## EXERCISE PROMPT
Using the data below, repeat all of it precisely.

** start DATASET CONTENT **

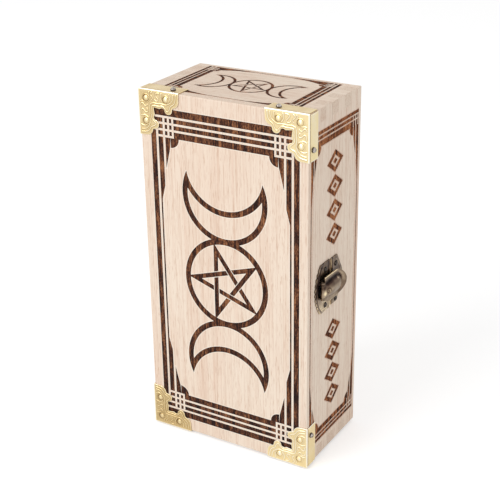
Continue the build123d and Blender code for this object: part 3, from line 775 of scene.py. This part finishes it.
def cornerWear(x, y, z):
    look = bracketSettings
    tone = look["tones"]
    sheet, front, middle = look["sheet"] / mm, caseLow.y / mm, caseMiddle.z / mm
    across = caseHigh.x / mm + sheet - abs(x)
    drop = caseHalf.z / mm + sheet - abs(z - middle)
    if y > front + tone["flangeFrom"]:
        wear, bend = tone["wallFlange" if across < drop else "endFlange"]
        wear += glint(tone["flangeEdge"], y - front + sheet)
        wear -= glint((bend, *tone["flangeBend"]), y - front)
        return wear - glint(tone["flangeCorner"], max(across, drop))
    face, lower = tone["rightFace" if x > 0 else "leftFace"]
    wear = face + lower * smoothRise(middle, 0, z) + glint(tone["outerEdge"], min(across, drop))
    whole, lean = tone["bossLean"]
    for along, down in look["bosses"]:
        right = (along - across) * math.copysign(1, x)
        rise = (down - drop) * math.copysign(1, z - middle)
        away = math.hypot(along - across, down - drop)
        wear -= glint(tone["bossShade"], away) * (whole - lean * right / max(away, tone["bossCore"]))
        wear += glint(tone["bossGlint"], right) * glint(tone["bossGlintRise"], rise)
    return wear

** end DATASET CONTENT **

## COMPLETED EXERCISE
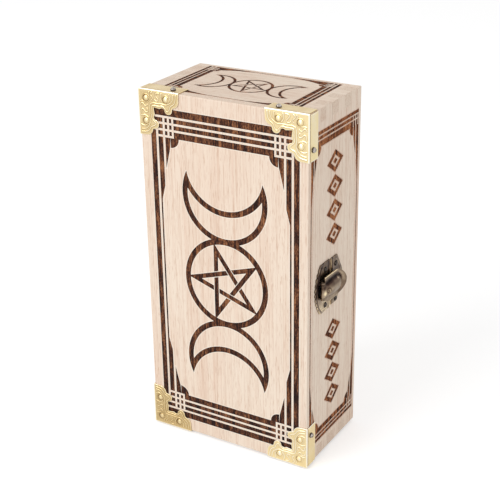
Continue the build123d and Blender code for this object: part 3, from line 775 of scene.py. This part finishes it.
def cornerWear(x, y, z):
    look = bracketSettings
    tone = look["tones"]
    sheet, front, middle = look["sheet"] / mm, caseLow.y / mm, caseMiddle.z / mm
    across = caseHigh.x / mm + sheet - abs(x)
    drop = caseHalf.z / mm + sheet - abs(z - middle)
    if y > front + tone["flangeFrom"]:
        wear, bend = tone["wallFlange" if across < drop else "endFlange"]
        wear += glint(tone["flangeEdge"], y - front + sheet)
        wear -= glint((bend, *tone["flangeBend"]), y - front)
        return wear - glint(tone["flangeCorner"], max(across, drop))
    face, lower = tone["rightFace" if x > 0 else "leftFace"]
    wear = face + lower * smoothRise(middle, 0, z) + glint(tone["outerEdge"], min(across, drop))
    whole, lean = tone["bossLean"]
    for along, down in look["bosses"]:
        right = (along - across) * math.copysign(1, x)
        rise = (down - drop) * math.copysign(1, z - middle)
        away = math.hypot(along - across, down - drop)
        wear -= glint(tone["bossShade"], away) * (whole - lean * right / max(away, tone["bossCore"]))
        wear += glint(tone["bossGlint"], right) * glint(tone["bossGlintRise"], rise)
    return wear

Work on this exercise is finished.